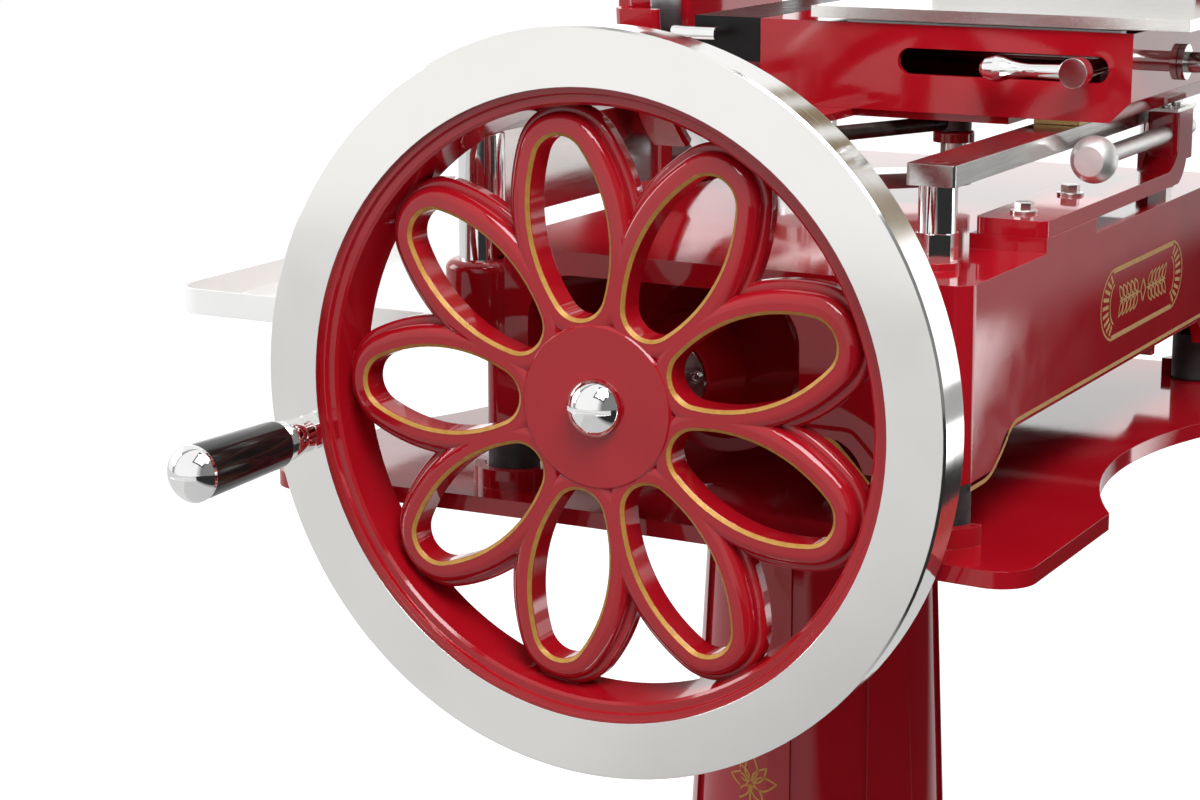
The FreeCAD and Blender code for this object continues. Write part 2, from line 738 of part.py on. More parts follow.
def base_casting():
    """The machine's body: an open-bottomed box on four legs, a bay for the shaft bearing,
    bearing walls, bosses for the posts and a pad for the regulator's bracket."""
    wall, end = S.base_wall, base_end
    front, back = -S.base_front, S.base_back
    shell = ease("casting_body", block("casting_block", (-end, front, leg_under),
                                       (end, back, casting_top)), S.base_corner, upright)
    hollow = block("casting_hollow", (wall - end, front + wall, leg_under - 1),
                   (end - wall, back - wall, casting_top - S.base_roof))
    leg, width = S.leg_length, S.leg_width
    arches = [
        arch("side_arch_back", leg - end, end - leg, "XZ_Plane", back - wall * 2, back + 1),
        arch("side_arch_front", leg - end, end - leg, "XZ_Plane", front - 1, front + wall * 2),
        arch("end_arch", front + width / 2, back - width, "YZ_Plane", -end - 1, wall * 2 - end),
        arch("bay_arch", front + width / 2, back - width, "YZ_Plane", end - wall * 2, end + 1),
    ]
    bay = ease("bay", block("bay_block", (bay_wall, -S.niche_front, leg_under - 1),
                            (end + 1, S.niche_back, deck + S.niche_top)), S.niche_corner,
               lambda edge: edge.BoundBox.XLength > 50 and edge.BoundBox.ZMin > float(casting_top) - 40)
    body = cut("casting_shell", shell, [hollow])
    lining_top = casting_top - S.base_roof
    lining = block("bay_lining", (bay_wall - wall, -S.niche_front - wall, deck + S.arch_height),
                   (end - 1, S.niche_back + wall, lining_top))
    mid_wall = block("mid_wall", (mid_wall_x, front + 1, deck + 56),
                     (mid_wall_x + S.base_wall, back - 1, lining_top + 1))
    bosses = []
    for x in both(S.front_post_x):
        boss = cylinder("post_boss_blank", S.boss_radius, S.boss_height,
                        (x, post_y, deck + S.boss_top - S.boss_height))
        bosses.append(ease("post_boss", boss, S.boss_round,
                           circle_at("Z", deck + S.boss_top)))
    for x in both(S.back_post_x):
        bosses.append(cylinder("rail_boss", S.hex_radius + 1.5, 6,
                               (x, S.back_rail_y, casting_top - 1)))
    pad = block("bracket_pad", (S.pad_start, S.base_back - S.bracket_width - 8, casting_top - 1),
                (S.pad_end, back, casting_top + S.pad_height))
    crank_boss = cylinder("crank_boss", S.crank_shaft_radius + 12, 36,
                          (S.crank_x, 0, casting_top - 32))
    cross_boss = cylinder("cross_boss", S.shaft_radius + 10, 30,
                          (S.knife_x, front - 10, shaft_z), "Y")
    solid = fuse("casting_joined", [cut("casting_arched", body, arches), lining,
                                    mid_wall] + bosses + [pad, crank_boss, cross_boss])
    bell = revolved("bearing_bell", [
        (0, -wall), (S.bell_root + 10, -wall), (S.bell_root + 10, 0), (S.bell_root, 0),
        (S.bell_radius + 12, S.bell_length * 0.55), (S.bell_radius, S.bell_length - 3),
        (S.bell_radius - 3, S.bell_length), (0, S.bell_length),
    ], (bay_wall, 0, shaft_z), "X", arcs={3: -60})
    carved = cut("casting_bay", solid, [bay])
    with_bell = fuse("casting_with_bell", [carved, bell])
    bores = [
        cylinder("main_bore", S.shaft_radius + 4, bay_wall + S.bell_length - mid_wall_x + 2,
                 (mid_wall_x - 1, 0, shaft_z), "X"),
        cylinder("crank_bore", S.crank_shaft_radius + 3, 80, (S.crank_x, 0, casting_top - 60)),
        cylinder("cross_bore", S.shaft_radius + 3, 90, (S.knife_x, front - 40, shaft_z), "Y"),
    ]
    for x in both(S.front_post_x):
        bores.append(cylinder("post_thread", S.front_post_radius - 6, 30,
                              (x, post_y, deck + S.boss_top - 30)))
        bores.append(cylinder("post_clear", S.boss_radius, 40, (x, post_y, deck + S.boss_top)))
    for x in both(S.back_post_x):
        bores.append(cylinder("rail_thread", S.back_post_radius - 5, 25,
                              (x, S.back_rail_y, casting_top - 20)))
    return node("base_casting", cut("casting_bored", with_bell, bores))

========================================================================

__WHAT IS EXPECTED__.
All of the data shown above must be copied exactly.

__EXERCISE ANSWER__.
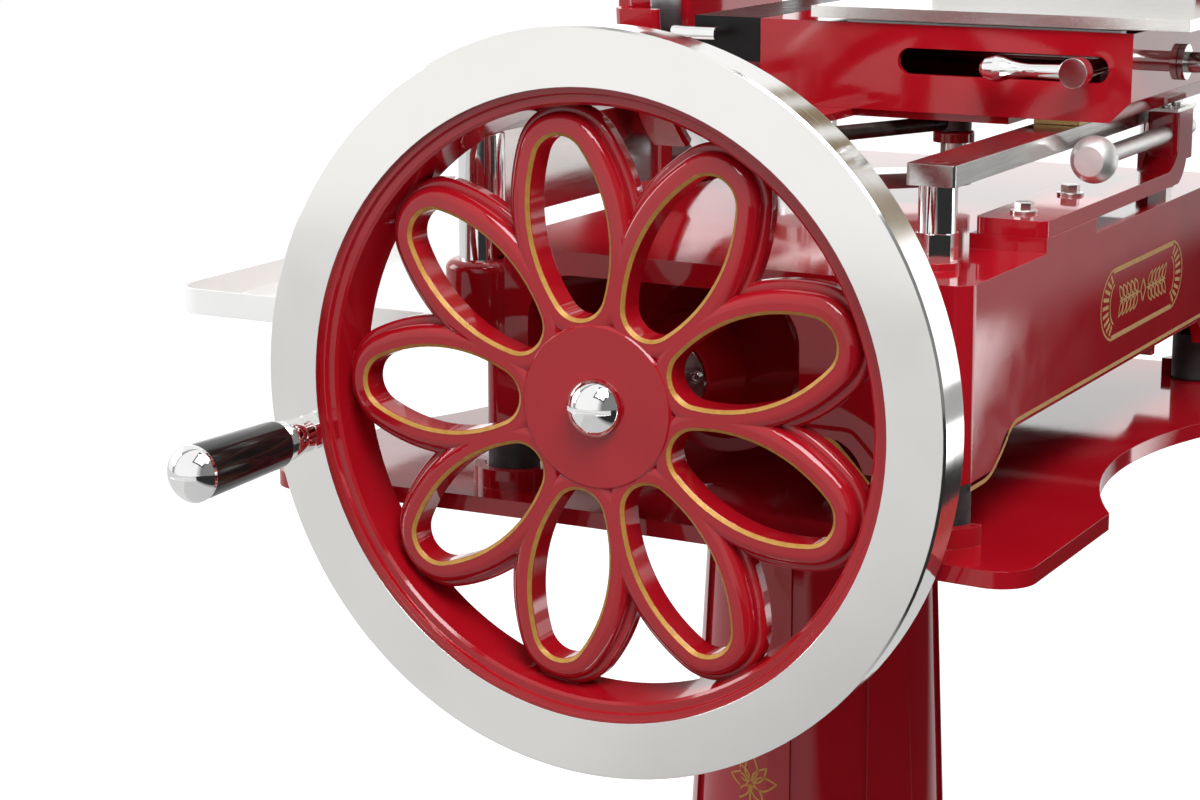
The FreeCAD and Blender code for this object continues. Write part 2, from line 738 of part.py on. More parts follow.
def base_casting():
    """The machine's body: an open-bottomed box on four legs, a bay for the shaft bearing,
    bearing walls, bosses for the posts and a pad for the regulator's bracket."""
    wall, end = S.base_wall, base_end
    front, back = -S.base_front, S.base_back
    shell = ease("casting_body", block("casting_block", (-end, front, leg_under),
                                       (end, back, casting_top)), S.base_corner, upright)
    hollow = block("casting_hollow", (wall - end, front + wall, leg_under - 1),
                   (end - wall, back - wall, casting_top - S.base_roof))
    leg, width = S.leg_length, S.leg_width
    arches = [
        arch("side_arch_back", leg - end, end - leg, "XZ_Plane", back - wall * 2, back + 1),
        arch("side_arch_front", leg - end, end - leg, "XZ_Plane", front - 1, front + wall * 2),
        arch("end_arch", front + width / 2, back - width, "YZ_Plane", -end - 1, wall * 2 - end),
        arch("bay_arch", front + width / 2, back - width, "YZ_Plane", end - wall * 2, end + 1),
    ]
    bay = ease("bay", block("bay_block", (bay_wall, -S.niche_front, leg_under - 1),
                            (end + 1, S.niche_back, deck + S.niche_top)), S.niche_corner,
               lambda edge: edge.BoundBox.XLength > 50 and edge.BoundBox.ZMin > float(casting_top) - 40)
    body = cut("casting_shell", shell, [hollow])
    lining_top = casting_top - S.base_roof
    lining = block("bay_lining", (bay_wall - wall, -S.niche_front - wall, deck + S.arch_height),
                   (end - 1, S.niche_back + wall, lining_top))
    mid_wall = block("mid_wall", (mid_wall_x, front + 1, deck + 56),
                     (mid_wall_x + S.base_wall, back - 1, lining_top + 1))
    bosses = []
    for x in both(S.front_post_x):
        boss = cylinder("post_boss_blank", S.boss_radius, S.boss_height,
                        (x, post_y, deck + S.boss_top - S.boss_height))
        bosses.append(ease("post_boss", boss, S.boss_round,
                           circle_at("Z", deck + S.boss_top)))
    for x in both(S.back_post_x):
        bosses.append(cylinder("rail_boss", S.hex_radius + 1.5, 6,
                               (x, S.back_rail_y, casting_top - 1)))
    pad = block("bracket_pad", (S.pad_start, S.base_back - S.bracket_width - 8, casting_top - 1),
                (S.pad_end, back, casting_top + S.pad_height))
    crank_boss = cylinder("crank_boss", S.crank_shaft_radius + 12, 36,
                          (S.crank_x, 0, casting_top - 32))
    cross_boss = cylinder("cross_boss", S.shaft_radius + 10, 30,
                          (S.knife_x, front - 10, shaft_z), "Y")
    solid = fuse("casting_joined", [cut("casting_arched", body, arches), lining,
                                    mid_wall] + bosses + [pad, crank_boss, cross_boss])
    bell = revolved("bearing_bell", [
        (0, -wall), (S.bell_root + 10, -wall), (S.bell_root + 10, 0), (S.bell_root, 0),
        (S.bell_radius + 12, S.bell_length * 0.55), (S.bell_radius, S.bell_length - 3),
        (S.bell_radius - 3, S.bell_length), (0, S.bell_length),
    ], (bay_wall, 0, shaft_z), "X", arcs={3: -60})
    carved = cut("casting_bay", solid, [bay])
    with_bell = fuse("casting_with_bell", [carved, bell])
    bores = [
        cylinder("main_bore", S.shaft_radius + 4, bay_wall + S.bell_length - mid_wall_x + 2,
                 (mid_wall_x - 1, 0, shaft_z), "X"),
        cylinder("crank_bore", S.crank_shaft_radius + 3, 80, (S.crank_x, 0, casting_top - 60)),
        cylinder("cross_bore", S.shaft_radius + 3, 90, (S.knife_x, front - 40, shaft_z), "Y"),
    ]
    for x in both(S.front_post_x):
        bores.append(cylinder("post_thread", S.front_post_radius - 6, 30,
                              (x, post_y, deck + S.boss_top - 30)))
        bores.append(cylinder("post_clear", S.boss_radius, 40, (x, post_y, deck + S.boss_top)))
    for x in both(S.back_post_x):
        bores.append(cylinder("rail_thread", S.back_post_radius - 5, 25,
                              (x, S.back_rail_y, casting_top - 20)))
    return node("base_casting", cut("casting_bored", with_bell, bores))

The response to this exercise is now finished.